The government did not have a final figure on how much has been spent on the RNZ-TVNZ merger, Hipkins said.

"We will provide a financial breakdown of that ... there has been investment in it up until now.

"I don't want to look backwards, I'm looking forwards. There's no question that the broadcast media landscape has changed significantly. The private sector are experiencing that as well, so I think it is important that government looks to how we can best support making sure that there's quality New Zealand content available to a wide range of audiences.

"I think there's an easier way of doing that and ultimately that's the decision that Cabinet has supported today."

He said he was not "taking the easy way out" on a political decision.

"I've set out the way forward for the government, it's the way forward that I support. It's my paper that I took to Cabinet and so of course I support it."

He said RNZ was likely to need about $10 million to ensure it could be sustainable, and the broadcasting minister would bring further options to Cabinet for funding a way to reach underserved audiences.

"They have cost pressures to meet regardless of whether there was a reorganisation or not.

"Five and a half years is a long time, and during that time the media landscape has continued to change, so if you look at discussions other media players were having ... there's very different discussions happening now."

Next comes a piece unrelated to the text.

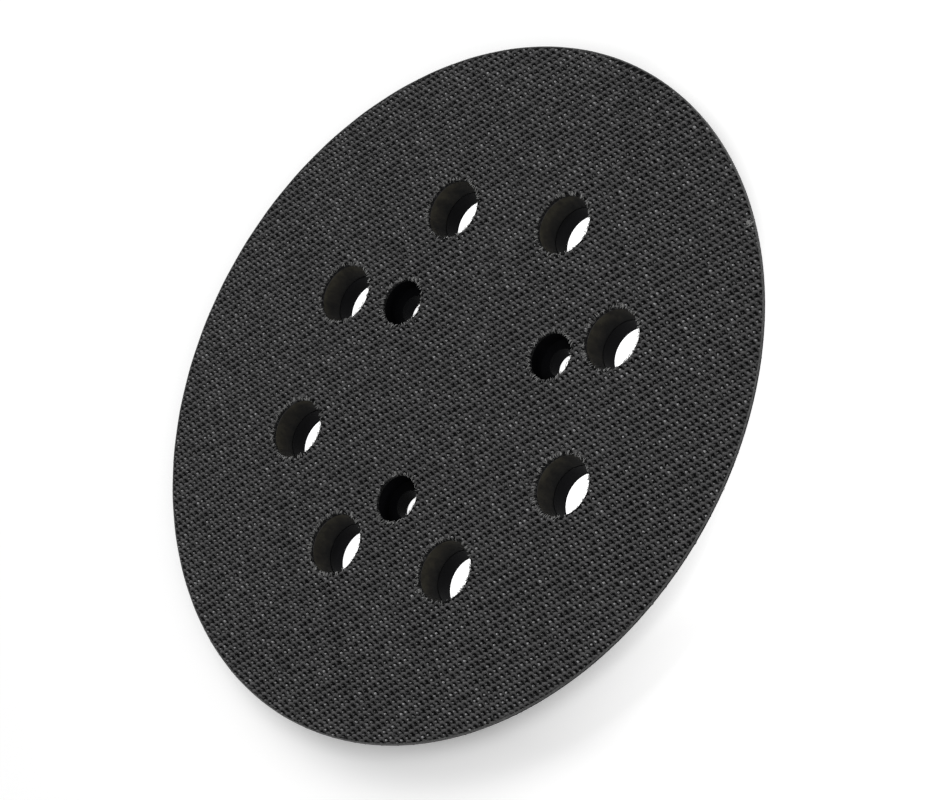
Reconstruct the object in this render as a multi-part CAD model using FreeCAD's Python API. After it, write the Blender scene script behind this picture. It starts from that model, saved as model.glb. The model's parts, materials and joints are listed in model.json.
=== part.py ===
import FreeCAD, Part
import math
import os

"""Backing pad of a random orbit sander, 125 mm class, hook face up.

Row frame: the rims of the mounting side stand on z = 0. +Z is the spindle axis and leaves the hook face.
+X runs through the one dust hole and the one screw well that lie on the same radius. All sizes are in mm.
"""

# Overall
FACE_R = 61.5            # radius of the hook face
PAD_H = 8.4              # mounting rims to the tips of the hooks
FABRIC_T = 0.9           # hook cloth, ground weave and hooks
FILM_T = 0.15            # hot-melt film between cloth and foam

# Dust holes
DUST_N = 8
DUST_RING_R = 32.9       # radius of the circle of dust holes
DUST_R = 5.35            # hole through cloth, film and foam
DUST_PORT_R = 4.9        # hole through the plate
DUST_PORT_WALL = 1.7     # collar round each port on the mounting side

# Screw wells
SCREW_N = 3
SCREW_RING_R = 20.8      # radius of the circle of screws
WELL_R = 4.2             # well for the screw's head
CUP_R = 5.6              # outside of the moulded cup round the well
SCREW_R = 2.45           # clearance hole for an M4 screw

# Foam
FOAM_TOP_R = 60.6        # under the film
FOAM_LOW_R = 54.2        # lower edge of the tapered rim
FOAM_LOW_Z = 1.2
FOAM_EDGE_FILLET = 0.9

# Backing plate
PLATE_R = 52.0
WEB_LOW_Z = 1.5          # underside of the web between the ribs
WEB_TOP_Z = 3.3          # where the foam starts
HUB_R = 26.9             # thicker middle of the plate
HUB_TOP_Z = 4.8          # screw heads sit at this height
REGISTER_R = 26.5        # recess that takes the sander's flange
SEAT_Z = 2.0             # floor of that recess
RIM_WALL = 2.6
REGISTER_WALL = 2.2
RIB_N = 16
RIB_T = 1.6
RIB_LOW_Z = 0.25         # the ribs stay just above the rims
SPINDLE_POCKET_R = 8.5   # clears the end of the sander's spindle
SPINDLE_POCKET_TOP_Z = 3.6
EDGE_BREAK = 0.4         # chamfer on the plate's outer edges

Z_AXIS = FreeCAD.Vector(0, 0, 1)


def cylinder(radius, low, high, x=0.0, y=0.0):
    """Upright cylinder between two heights."""
    return Part.makeCylinder(radius, high - low, FreeCAD.Vector(x, y, low))


def on_circle(radius, count):
    """Centres of count holes spread evenly on a circle, the first one on +X."""
    turns = [2 * math.pi * i / count for i in range(count)]
    return [(radius * math.cos(a), radius * math.sin(a)) for a in turns]


def row_of_cylinders(centres, radius, low, high):
    """The same cylinder at each centre."""
    return [cylinder(radius, low, high, x, y) for x, y in centres]


def revolved(points):
    """Solid of revolution about Z of a closed outline given as radius and height."""
    corners = [FreeCAD.Vector(r, 0, z) for r, z in points]
    outline = Part.makePolygon(corners + corners[:1])
    return Part.Face(outline).revolve(FreeCAD.Vector(0, 0, 0), Z_AXIS, 360)


def circular_edges(shape, radius, height):
    """Circular edges of a shape that are centred on Z, with a given radius and height."""
    found = []
    for edge in shape.Edges:
        curve = edge.Curve
        if not isinstance(curve, Part.Circle):
            continue
        centred = math.hypot(curve.Center.x, curve.Center.y) < 1e-4
        if centred and abs(curve.Radius - radius) < 1e-4 and abs(curve.Center.z - height) < 1e-4:
            found.append(edge)
    return found


DUST_CENTRES = on_circle(DUST_RING_R, DUST_N)
SCREW_CENTRES = on_circle(SCREW_RING_R, SCREW_N)
FABRIC_LOW_Z = PAD_H - FABRIC_T
FILM_LOW_Z = FABRIC_LOW_Z - FILM_T


def make_hook_fabric():
    """Disc of hook cloth with its dust and screw holes."""
    disc = cylinder(FACE_R, FABRIC_LOW_Z, PAD_H)
    holes = row_of_cylinders(DUST_CENTRES, DUST_R, FABRIC_LOW_Z, PAD_H)
    holes += row_of_cylinders(SCREW_CENTRES, WELL_R, FABRIC_LOW_Z, PAD_H)
    return disc.cut(holes)


def make_adhesive_film():
    """Bond layer, cut back round the screw cups, whose rims touch the cloth."""
    disc = cylinder(FOAM_TOP_R, FILM_LOW_Z, FABRIC_LOW_Z)
    holes = row_of_cylinders(DUST_CENTRES, DUST_R, FILM_LOW_Z, FABRIC_LOW_Z)
    holes += row_of_cylinders(SCREW_CENTRES, CUP_R, FILM_LOW_Z, FABRIC_LOW_Z)
    return disc.cut(holes)


def make_foam_body():
    """Foam moulded over the plate: it wraps the plate's edge and tapers outwards to the cloth."""
    body = revolved([
        (0, HUB_TOP_Z), (HUB_R, HUB_TOP_Z), (HUB_R, WEB_TOP_Z),
        (PLATE_R, WEB_TOP_Z), (PLATE_R, FOAM_LOW_Z),
        (FOAM_LOW_R, FOAM_LOW_Z), (FOAM_TOP_R, FILM_LOW_Z), (0, FILM_LOW_Z),
    ])
    body = body.makeFillet(FOAM_EDGE_FILLET, circular_edges(body, FOAM_LOW_R, FOAM_LOW_Z))
    holes = row_of_cylinders(DUST_CENTRES, DUST_R, WEB_TOP_Z, FILM_LOW_Z)
    holes += row_of_cylinders(SCREW_CENTRES, CUP_R, HUB_TOP_Z, FILM_LOW_Z)
    return body.cut(holes)


def make_plate_blank():
    """Plate without its ports: web, hub, outer rim and the wall round the flange's recess."""
    blank = revolved([
        (0, SEAT_Z), (REGISTER_R, SEAT_Z), (REGISTER_R, 0), (REGISTER_R + REGISTER_WALL, 0),
        (REGISTER_R + REGISTER_WALL, WEB_LOW_Z), (PLATE_R - RIM_WALL, WEB_LOW_Z),
        (PLATE_R - RIM_WALL, 0), (PLATE_R, 0), (PLATE_R, WEB_TOP_Z),
        (HUB_R, WEB_TOP_Z), (HUB_R, HUB_TOP_Z), (0, HUB_TOP_Z),
    ])
    edges = circular_edges(blank, PLATE_R, 0) + circular_edges(blank, REGISTER_R, 0)
    return blank.makeChamfer(EDGE_BREAK, edges)


def make_ribs():
    """Radial ribs from the recess's wall to the outer rim."""
    inner = REGISTER_R + REGISTER_WALL / 2
    outer = PLATE_R - RIM_WALL / 2
    corner = FreeCAD.Vector(inner, -RIB_T / 2, RIB_LOW_Z)
    ribs = []
    for i in range(RIB_N):
        rib = Part.makeBox(outer - inner, RIB_T, WEB_TOP_Z - RIB_LOW_Z, corner)
        rib.rotate(FreeCAD.Vector(0, 0, 0), Z_AXIS, 360 * i / RIB_N)
        ribs.append(rib)
    return ribs


def make_backing_plate():
    """Moulded plate with ribs, dust ports with collars, and a cup for each screw."""
    collars = row_of_cylinders(DUST_CENTRES, DUST_PORT_R + DUST_PORT_WALL, 0, WEB_TOP_Z)
    cups = row_of_cylinders(SCREW_CENTRES, CUP_R, SEAT_Z, FABRIC_LOW_Z)
    flange_space = cylinder(REGISTER_R, 0, SEAT_Z)
    added = [piece.cut(flange_space) for piece in collars] + cups + make_ribs()
    plate = make_plate_blank().fuse(added)
    holes = row_of_cylinders(DUST_CENTRES, DUST_PORT_R, 0, WEB_TOP_Z)
    holes += row_of_cylinders(SCREW_CENTRES, WELL_R, HUB_TOP_Z, FABRIC_LOW_Z)
    holes += row_of_cylinders(SCREW_CENTRES, SCREW_R, SEAT_Z, HUB_TOP_Z)
    holes.append(cylinder(SPINDLE_POCKET_R, SEAT_Z, SPINDLE_POCKET_TOP_Z))
    return plate.cut(holes).removeSplitter()


PIECES = {
    "hook_fabric": make_hook_fabric,
    "adhesive_film": make_adhesive_film,
    "foam_body": make_foam_body,
    "backing_plate": make_backing_plate,
}

os.makedirs("parts", exist_ok=True)
for node, make in PIECES.items():
    shape = make()
    shape.exportStep("parts/" + node + ".step")
    box = shape.BoundBox
    print(node, "valid", shape.isValid(), "solids", len(shape.Solids))
    print("    volume", round(shape.Volume, 1), "z", round(box.ZMin, 3), round(box.ZMax, 3))
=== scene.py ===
"""Looks of a random orbit sander's backing pad that lies on its mounting side with its hook face up.

The hook face is a black nylon cloth in a twill: flat warp yarns rise over each weft yarn, and where they dive
between two of them, a stiff monofilament loop stands up in the gap. Below it come a hot-melt film, a moulded
polyurethane foam and a ribbed plate of glass-filled nylon.
"""

import json
import logging
import math
from collections.abc import Callable, Iterable, Iterator, Sequence
from dataclasses import dataclass, field
from enum import Enum
from functools import partial

import bmesh
import bpy
import numpy as np
from mathutils import Matrix, Vector

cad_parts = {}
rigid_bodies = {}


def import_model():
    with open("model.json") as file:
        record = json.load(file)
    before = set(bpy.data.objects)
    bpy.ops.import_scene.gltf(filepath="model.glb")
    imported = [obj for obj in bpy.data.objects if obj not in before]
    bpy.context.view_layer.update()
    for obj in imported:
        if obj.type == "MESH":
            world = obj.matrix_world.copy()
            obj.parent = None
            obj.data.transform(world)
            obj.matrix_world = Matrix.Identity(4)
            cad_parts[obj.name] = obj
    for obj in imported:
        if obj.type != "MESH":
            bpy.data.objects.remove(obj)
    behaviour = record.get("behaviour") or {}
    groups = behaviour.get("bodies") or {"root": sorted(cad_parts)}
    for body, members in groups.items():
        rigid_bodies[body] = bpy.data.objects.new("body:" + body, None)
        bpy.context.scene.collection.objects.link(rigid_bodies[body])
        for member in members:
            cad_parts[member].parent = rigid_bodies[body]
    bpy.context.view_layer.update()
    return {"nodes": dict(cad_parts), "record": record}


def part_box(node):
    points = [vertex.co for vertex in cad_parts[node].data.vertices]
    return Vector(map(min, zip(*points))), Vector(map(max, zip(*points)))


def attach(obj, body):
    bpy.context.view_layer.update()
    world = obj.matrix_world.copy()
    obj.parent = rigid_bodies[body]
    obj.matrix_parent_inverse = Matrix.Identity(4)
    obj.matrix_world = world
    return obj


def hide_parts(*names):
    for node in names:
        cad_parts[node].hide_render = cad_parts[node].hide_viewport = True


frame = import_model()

BODY = "root"
MM = 0.001
SEED = 20
NYLON_IOR = 1.53
MERGE = 0.001 * MM  # doubles nearer than this are merged
WELL_RADIUS = 4.2 * MM  # screw wells; the record gives only the screw holes at their bottoms
WEB_TOP_Z = 3.3 * MM  # where the foam starts on the plate

log = logging.getLogger("backing_pad")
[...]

He said some of the funding reorganisation from the scrapping of the merger would not need to wait for budget processes.

Some of the options now the merger is off the table included issues around TVNZ's letter of expectations, and a charter had been tried in the past.

"I wouldn't discount those options as potential ways forward within the existing structures we've got."

Income insurance scheme

He said the social insurance scheme was "off the table" and would not proceed until New Zealand saw a "significant improvement in economic conditions".

"Work will continue to explore ways to best address these inequities in the long term when the economy is better placed to make change, but it is off the table for now.

"We have to recognise that there isn't the public support for this scheme at the moment."

Hipkins suggested changes to ACC could be another way of resolving some of the inequities the social insurance scheme would have aimed to reduce.

The government had launched a discussion document on the concept - which would have seen workers who lost their jobs paid up to 80 percent of their income for up to seven months - in February last year.

It would have been managed by ACC and funded through contributions from workers and employers of an estimated 1.39 percent of workers' income each.

The government never campaigned on the scheme during the last election. Instead it was designed in collaboration with Business NZ and the Council of Trade Unions after they came to the government requesting one - but the government proposal went further than the initial idea and Business NZ soon began opposing it.

National campaigned against it, saying it was a "jobs tax", while the Greens also opposed it on the grounds it risked embedding a two-tier system.

Hipkins said it would remain off the table at least until the next term of Parliament.

"There's an election between now and then, we'll have a manifesto and people will be very clear what is on or off the table during that process".

Hate speech laws

The government had already severely reduced its initial plans to change hate speech laws, with Justice Minister Kiri Allan last year announcing it would be restricted only to a change around incitement against religious groups, with other aspects referred to the Law Commission.

Hipkins today confirmed that would also be postponed and referred to the commission.

"This will allow the Law Commission the opportunity to consider a difficult and highly contested area of law in totality," he said.

"This decision allows them the opportunity to consider a difficult and highly contested area of the law in its totality. The Law Commission's got a good track record on developing guidance on difficult issues and often in the past helped to generate cross-party support for those issues and that's what we hope to achieve here."

Hipkins said the hate speech changes were a contentious area of law, and would have consumed the government's time and energy at a time when it needed to focus.

"I would rather we took a step back and tried to reach that political consensus that we have been able to reach on issues that the Law Commission has considered in the past.

"Anyone who's read the Royal Commission report following March 15 would have to acknowledge that there are some very legitimate issues that have been raised, but I don't want to have them mired in a debate which is going nowhere, which frankly is where the debate has been going."

Biofuels mandate

The biofuels mandate - which would have required petrol and diesel to contain a percentage of biofuel made from renewable sources - was also consigned to the flames of Hipkins' regulatory fire.

"Introducing a biofuels mandate will increase the price of fuel and given the pressure on households that's not something that I'm prepared to do at this time," Hipkins said.

"The government still has a comprehensive emissions reduction plan to reduce emissions across the economy and that will continue."

He said the government had work to do to try to fill the hole in the carbon budgets left by the decision.

Some environmental advocates had said it was merely "greenwashing" and New Zealand could not domestically source enough of the waste required to meet the demand.

The plan was first announced in December 2021 and had been due to take effect from April this year - until Minister Megan Woods delayed it by a year in November.

Three Waters

On Three Waters, he said the need for reform was "unquestionable" with recent flooding in Auckland demonstrating the limits of the infrastructure, but would need to be carefully considered whether the changes - some proposed, others already set down in law - would be fit for purpose.

"Cabinet has asked the new minister for local government to report back on options for refocusing the reforms and that will mean seeking further feedback from local government and from Māori."

He said it was fundamentally about infrastructure, the cost of living and the quality of life for New Zealanders.

"We'll work through those options carefully and that process is likely to take a few more weeks."

"All ministers will continue to review their work programmes to see if there's more tightening work that we can do."

Ahead of today's decision, Hipkins had largely refused to be drawn into ruling in or out policies so far - but said he would not be ditching Three Waters entirely.